Tuesday, November 10, 2009

COROMANDEL, how it got its name.


Around 300B.C. Alexander the Great was conquering much of the known world including a part of northern India. At the same time in India's south, a new dynasty, the Cholas, was establishing itself. It was a Tamil speaking Hindu kingdom that lasted well into the 13th Century. At it's height it encompassed some 3.6 million sq. km.

The world took a few turns and western traders established themselves on the Indian coast. In time the English East India Company controlled, and virtually ruled, the subcontinent. The Portugese, though, were some of the first on the scene. They translated the Tamil for Land Of The Cholas as CHOLAMANDALUM. To the English, further translation made this into the Coromandel Coast. Most recently we have become aware of this region when it was devastated by the Boxing Day Tsunami of 2004.

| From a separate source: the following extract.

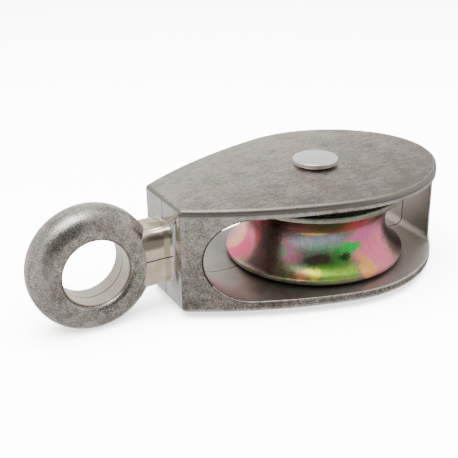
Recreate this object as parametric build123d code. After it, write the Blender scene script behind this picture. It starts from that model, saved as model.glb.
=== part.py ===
from build123d import *
import os

# A single pulley with a rigid eye, in millimetres.
# The axle stands along Z through the origin, the eye lies towards -X,
# and the rope runs through the window along Y.

# Sheave
sheave_diameter = 38.1
sheave_width = 14.6
rim_land = 1.0
groove_depth = 3.9
rim_edge_radius = 0.35

# Axle rivet
axle_diameter = 6.2
axle_running_clearance = 0.09
axle_seat_clearance = 0.03
rivet_head_diameter = 9.6
rivet_seat_diameter = 7.6
rivet_head_bevel = 0.55
rivet_head_edge = 0.85
rivet_head_dome = 0.3
rivet_head_rounding = 0.25
rivet_tail_diameter = 8.6
rivet_tail_edge = 0.5
rivet_tail_dome = 0.7

# Housing, seen from the side
side_play = 1.9
resting_gap = 0.3
cheek_thickness = 2.75
outer_edge_radius = 0.9

# Housing, seen from above
rope_gap = 12.4
head_wall = 4.15
head_width = 15.8
web_gap = 5.1
web_thickness = 2.95
nose_to_sheave = 0.955
nose_arc = 32.5
shoulder_to_sheave = 1.365
shoulder_arc = 70.0
head_corner_radius = 1.0

# Rope window, left by two cores that met on the plane Y = 0
web_corner_radius = 1.6
window_edge_radius = 0.3
core_draft = 1.8

# Eye and its neck
eye_bore_radius = 6.65
eye_wall = 6.0
eye_fullness = 1.5
eye_mouth_share = 0.225
eye_crown_share = 0.667
neck_length = 2.95
neck_step_depth = 0.25
neck_height = 12.5
neck_corner_radius = 2.5

# Worked out from the sizes above
sheave_radius = sheave_diameter / 2
axle_radius = axle_diameter / 2
half_pocket = (sheave_width + side_play) / 2
half_height = half_pocket + cheek_thickness
window_end_reach = sheave_radius + rope_gap
head_end_reach = window_end_reach + head_wall
pocket_end_centre = half_pocket - window_end_reach
web_inner_face = sheave_radius + web_gap
round_end_reach = web_inner_face + web_thickness
nose_radius = nose_to_sheave * sheave_radius
shoulder_radius = shoulder_to_sheave * sheave_radius
eye_outer_radius = eye_bore_radius + eye_wall
eye_middle_radius = eye_bore_radius + eye_wall / 2
eye_thickness = eye_fullness * eye_wall
eye_mouth_radius = eye_mouth_share * eye_wall
eye_crown_radius = eye_crown_share * eye_wall
eye_centre_distance = head_end_reach + neck_length + eye_outer_radius
neck_thickness = eye_thickness - 2 * neck_step_depth


def teardrop_outline():
    """Half of the cheek's outline in three tangent arcs, closed along the X axis."""
    head_corner = (-head_end_reach, head_width / 2)
    with BuildSketch() as outline:
        with BuildLine():
            nose = JernArc((round_end_reach, 0), (0, 1), nose_radius, nose_arc)
            shoulder = JernArc(nose @ 1, nose % 1, shoulder_radius, shoulder_arc)
            TangentArc(shoulder @ 1, head_corner, tangent=shoulder % 1)
            Line(head_corner, (-head_end_reach, 0))
            Line((-head_end_reach, 0), (round_end_reach, 0))
        make_face()
        mirror(about=Plane.XZ)
    return outline.sketch


def window_core(side):
    """One core of the rope window, from the plane Y = 0 outwards, growing by its draft."""
    straight_length = web_inner_face - pocket_end_centre
    with BuildPart() as core:
        with BuildSketch(Plane.XZ):
            with Locations((pocket_end_centre + straight_length / 2, 0)):
                web_end = Rectangle(straight_length, 2 * half_pocket)
            web_corners = web_end.vertices().group_by(Axis.X)[-1]
            fillet(web_corners, web_corner_radius)
            with Locations((pocket_end_centre, 0)):
                Circle(half_pocket)
        extrude(amount=shoulder_radius, dir=(0, side, 0), taper=-core_draft)
    return core.part


def eye_ring():
    """The eye: a rounded section turned round an axis along Y, with a straight bore."""
    ring_axis = Axis((-eye_centre_distance, 0, 0), (0, 1, 0))
    with BuildPart() as ring:
        with BuildSketch(Plane.XY) as section:
            with Locations((eye_middle_radius - eye_centre_distance, 0)):
                Rectangle(eye_wall, eye_thickness)
            fillet(section.vertices().group_by(Axis.X)[-1], eye_crown_radius)
            fillet(section.vertices().group_by(Axis.X)[0], eye_mouth_radius)
        revolve(axis=ring_axis)
    return ring.part


def eye_neck():
    """The flat bar between eye and head, hollowed at one end to sit inside the ring."""
    buried_radius = eye_bore_radius + eye_mouth_radius
    bar_length = eye_outer_radius + neck_length + head_wall / 2
    with BuildPart() as neck:
        with BuildSketch(Plane.YZ.offset(-eye_centre_distance)):
            RectangleRounded(neck_thickness, neck_height, neck_corner_radius)
        extrude(amount=bar_length)
        with Locations((-eye_centre_distance, 0, 0)):
            Cylinder(buried_radius, 2 * neck_height, rotation=(90, 0, 0), mode=Mode.SUBTRACT)
    return neck.part


def window_rim(body):
    """The edges where the core just cut breaks out of the walls, clear of the parting plane."""
    return body.edges(Select.LAST).filter_by(
        lambda edge: min(abs(end.Y) for end in edge.vertices()) > web_thickness
    )


def make_housing():
    """Cheeks, head block, web, neck and eye, cast in one piece."""
    with BuildPart() as body:
        add(teardrop_outline())
        extrude(amount=half_height, both=True)
        fillet(body.edges().filter_by(Axis.Z).group_by(Axis.X)[0], head_corner_radius)
        rims = body.faces().filter_by(Axis.Z).edges()
        fillet(rims, outer_edge_radius)
        for side in (1, -1):
            add(window_core(side), mode=Mode.SUBTRACT)
            fillet(window_rim(body), window_edge_radius)
        Cylinder(axle_radius + axle_seat_clearance, 2 * half_height, mode=Mode.SUBTRACT)
        add(eye_neck())
        add(eye_ring())
    return body.part


def make_sheave():
    """A turned wheel with a broad round groove, lying low in its play on the axle."""
    half_width = sheave_width / 2
    half_groove = half_width - rim_land
    groove_floor = sheave_radius - groove_depth
    bore_radius = axle_radius + axle_running_clearance
    sheave_drop = side_play / 2 - resting_gap
    with BuildPart() as sheave:
        with BuildSketch(Plane.XZ) as section:
            with BuildLine():
                Polyline(
                    (sheave_radius, -half_groove),
                    (sheave_radius, -half_width),
                    (bore_radius, -half_width),
                    (bore_radius, half_width),
                    (sheave_radius, half_width),
                    (sheave_radius, half_groove),
                )
                ThreePointArc(
                    (sheave_radius, half_groove),
                    (groove_floor, 0),
                    (sheave_radius, -half_groove),
                )
            make_face()
            rim_corners = section.vertices().group_by(Axis.X)[-1]
            fillet(rim_corners, rim_edge_radius)
        revolve(axis=Axis.Z)
    return Pos(0, 0, -sheave_drop) * sheave.part


def dome_radius(base_radius, height):
    """Radius of the ball whose cap has this base and height."""
    return (base_radius**2 + height**2) / (2 * height)


def make_axle_rivet():
    """The axle: a rivet with a broad low head, set into a button on the far side."""
    head_radius = rivet_head_diameter / 2
    seat_radius = rivet_seat_diameter / 2
    tail_radius = rivet_tail_diameter / 2
    bevel_top = half_height + rivet_head_bevel
    rim_top = bevel_top + rivet_head_edge
    tail_edge = (tail_radius, -half_height - rivet_tail_edge)
    tail_tip = (0, -half_height - rivet_tail_edge - rivet_tail_dome)
    with BuildPart() as rivet:
        with BuildSketch(Plane.XZ) as section:
            with BuildLine():
                RadiusArc(
                    (0, rim_top + rivet_head_dome),
                    (head_radius, rim_top),
                    dome_radius(head_radius, rivet_head_dome),
                )
                Polyline(
                    (head_radius, rim_top),
                    (head_radius, bevel_top),
                    (seat_radius, half_height),
                    (axle_radius, half_height),
                    (axle_radius, -half_height),
                    (tail_radius, -half_height),
                    tail_edge,
                )
                RadiusArc(tail_edge, tail_tip, dome_radius(tail_radius, rivet_tail_dome))
                Line(tail_tip, (0, rim_top + rivet_head_dome))
            make_face()
            head_corners = section.vertices().group_by(Axis.X)[-1]
            fillet(head_corners, rivet_head_rounding)
        revolve(axis=Axis.Z)
    return rivet.part


parts = {
    "housing": make_housing(),
    "sheave": make_sheave(),
    "axle_rivet": make_axle_rivet(),
}
os.makedirs("parts", exist_ok=True)
for name, solid in parts.items():
    export_step(solid, f"parts/{name}.step")
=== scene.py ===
import math

import bpy
from mathutils import Matrix, Vector


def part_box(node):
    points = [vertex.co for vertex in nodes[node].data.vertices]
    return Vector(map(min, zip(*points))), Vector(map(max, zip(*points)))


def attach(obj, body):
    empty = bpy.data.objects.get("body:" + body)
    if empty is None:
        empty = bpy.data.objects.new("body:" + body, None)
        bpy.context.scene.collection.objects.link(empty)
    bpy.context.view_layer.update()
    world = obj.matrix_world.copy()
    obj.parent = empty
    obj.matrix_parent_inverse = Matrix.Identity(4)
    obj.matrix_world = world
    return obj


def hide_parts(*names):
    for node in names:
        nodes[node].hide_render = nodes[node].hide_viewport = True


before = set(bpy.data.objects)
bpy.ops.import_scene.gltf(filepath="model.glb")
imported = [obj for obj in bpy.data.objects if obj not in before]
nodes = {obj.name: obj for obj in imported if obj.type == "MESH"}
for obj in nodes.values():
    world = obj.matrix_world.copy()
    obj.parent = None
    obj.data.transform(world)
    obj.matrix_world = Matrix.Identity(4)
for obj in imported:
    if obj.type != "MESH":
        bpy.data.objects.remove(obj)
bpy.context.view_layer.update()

# A single pulley, lying on a pale table with its eye to the left. Lengths are in metres.
MM = 0.001
housing_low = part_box("housing")[0]
sheave_low, sheave_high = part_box("sheave")

# Places on the casting
head_end_face = -35.6 * MM
eye_centre = -51.2 * MM
eye_bore_radius = 6.65 * MM
neck_start = eye_centre + eye_bore_radius + 2.1 * MM
head_wall_inside = head_end_face + 2 * MM
window_head_end = head_end_face + 3 * MM
window_arc_end = -23 * MM
dark_corner_end = -24 * MM
web_corner_start = 19 * MM
half_height = 11.0 * MM
edge_radius = 0.9 * MM
inside_cheeks = half_height - 1.5 * MM
lower_lip_top = -5 * MM
table_height = housing_low[2]
hair = 0.02 * MM

# How much of a face's normal lies along an axis
past_draft = 0.06
slightly = 0.08
partly = 0.25
mostly = 0.8
nearly_square = 0.9
flat = 0.99

# The reach of a patch, in mm, in a direction where it has no end
endless = 1e6


def linear(hex_colour):
    """An sRGB hex colour as the linear RGBA a shader socket takes."""
    channels = [int(hex_colour[i:i + 2], 16) / 255 for i in (1, 3, 5)]
    return [c / 12.92 if c <= 0.04045 else ((c + 0.055) / 1.055) ** 2.4 for c in channels] + [1.0]


def add_node(tree, kind, settings=None):
    """Adds a node. Settings name its properties and inputs; an output among them is linked."""
    node = tree.nodes.new(kind)
    for name, value in (settings or {}).items():
        if name == "stops":
            elements = node.color_ramp.elements
            while len(elements) < len(value):
                elements.new(0.5)
            for element, (position, hex_colour) in zip(elements, value):
                element.position = position
                element.color = linear(hex_colour)
        elif isinstance(value, bpy.types.NodeSocket):
            tree.links.new(value, node.inputs[name])
        elif isinstance(name, str) and hasattr(node, name):
            setattr(node, name, value)
        else:
            node.inputs[name].default_value = value
    return node


def new_material(name):
    """An empty material of that name, its tree and its Object coordinates."""
    material = bpy.data.materials.new(name)
    material.use_nodes = True
    tree = material.node_tree
    tree.nodes.clear()
    place = add_node(tree, "ShaderNodeTexCoord").outputs["Object"]
    return material, tree, place


def give_skin(tree, settings):
    """Ends a material with its shader, set as given."""
    shader = add_node(tree, "ShaderNodeBsdfPrincipled", settings)
    add_node(tree, "ShaderNodeOutputMaterial", {"Surface": shader.outputs["BSDF"]})


def lay_patch(tree, skin, spots, middle, reach, hex_colour):
    """Lays one patch of colour over skin; middle and reach are in the units of spots.

    The patch is full within 0.55 of its reach, and fades out at 1.3 of it.
    """
    away = add_node(tree, "ShaderNodeMapping", {
        "vector_type": "TEXTURE", "Vector": spots, "Location": middle, "Scale": reach,
    }).outputs["Vector"]
    squared = add_node(tree, "ShaderNodeVectorMath", {
        "operation": "DOT_PRODUCT", 0: away, 1: away,
    }).outputs["Value"]
    share = add_node(tree, "ShaderNodeMapRange", {
        "interpolation_type": "SMOOTHSTEP", "Value": squared, "From Min": 1.7, "From Max": 0.3,
    }).outputs["Result"]
    return add_node(tree, "ShaderNodeMix", {
        "data_type": "RGBA", 0: share, 6: skin, 7: linear(hex_colour),
    }).outputs[2]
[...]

The vessel we know as H.M.S.S. Coromandel was built in India from teak timber in Calcutta by the East India Company. They used it to transport their troops and at that stage it was known as the Cuvera. It became H.M.S Malabar in 1804 when it was bought up by the British Admiralty. It was refitted and mounted 56 guns but it never saw battle. In 1805 the final definitive battle of the Napoleonic Wars took place. After the peace, resulting from The Battle Of Trafalgar, there was a lesser requirement for vessels of this type. She was refitted as a store ship, the extra S in it's name coming from this store function. In 1815 it was renamed the H.M.S.S. Coromandel, the second of four vessels to be so named in the Navy.

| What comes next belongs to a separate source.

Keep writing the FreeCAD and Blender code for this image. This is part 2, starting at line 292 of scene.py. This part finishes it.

She made only one visit to NZ. and that was in 1820. She had acted as a convict ship on her way from England. Convicts and their military guards were dropped of in both Hobart and Sydney. She spent nearly nine months in Coromandel Harbour, then known as Waiau. It took this long to gather a load of kauri spars for the Admiralty.

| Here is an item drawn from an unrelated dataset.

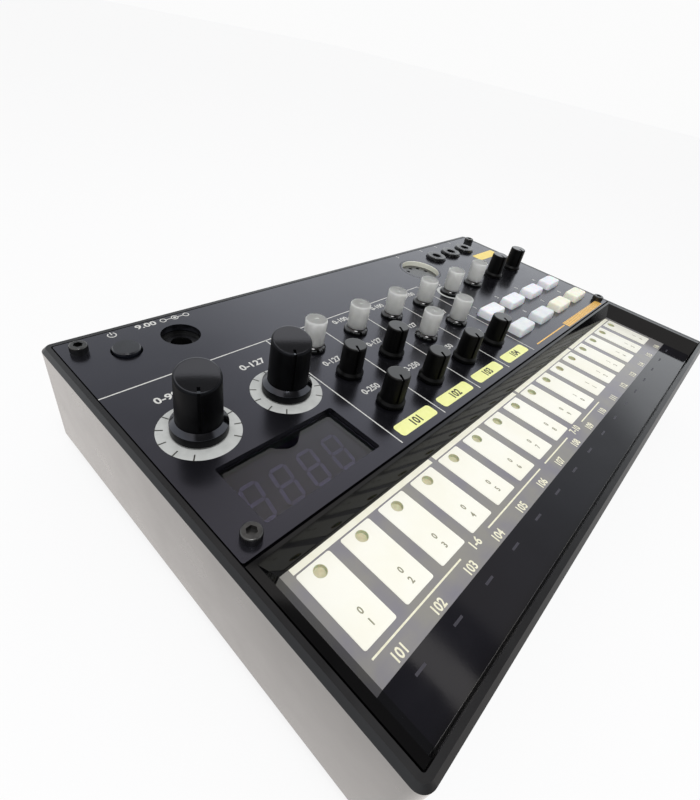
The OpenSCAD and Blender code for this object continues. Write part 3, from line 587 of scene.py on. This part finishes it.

A passenger of the vessel, the Rev. Samuel Marsden, transfered the name of the vessel to the location, and eventually, the peninsula. If he had known he might well have considered the name to have "heathen" origins. Then the Coromandel could have been named after something more biblical, like Bethlehem! Marsden himself is a contradictory character. In N.S.W. he seemed to have every option well covered. He received land as a settler, bought more and ended up with 3,000 acres. This he worked with convict labour,he was also a judge and a member of the clergy. In Australia he was known as "The Flogging Parson" A description of one of his floggings, written it must be noted, by one of his religious opposites, is quite horrific. Three hundred lashes, with flesh and blood hitting spectators some 15m. distant! In NZ he has a more benign image and his name is associated with both religious and academic institutions to this day. It should be noted that he introduced the grapevine to NZ! On the debit side, members of the Church Missionary Society, who he represented, got mixed up in gun running. Not a very Christian message to give your converts! To his credit he did dismiss these contributors to the Maori Musket Wars. A recent biography describes him as having "an incurable psychological impairment". Even so he managed some incredible achievements.

As for H.M.S.S. Coromandel, she returned to the UK with her load of kauri spars. The quality was good but the cost was twice that of material sourced in Virginia. She did not return to NZ. Eventually She was converted into a prison hulk and acted in that role in Bermuda from 1828 to 1853 and was then broken up.

In England breaking up of naval vessels was a sort of recycling. Many an English pub has beams in it's structure that once sailed the seas. It would be great to think of some friendly hostelry in Bermuda, its patrons protected by timbers that once formed H.M.S.S. Coromandel.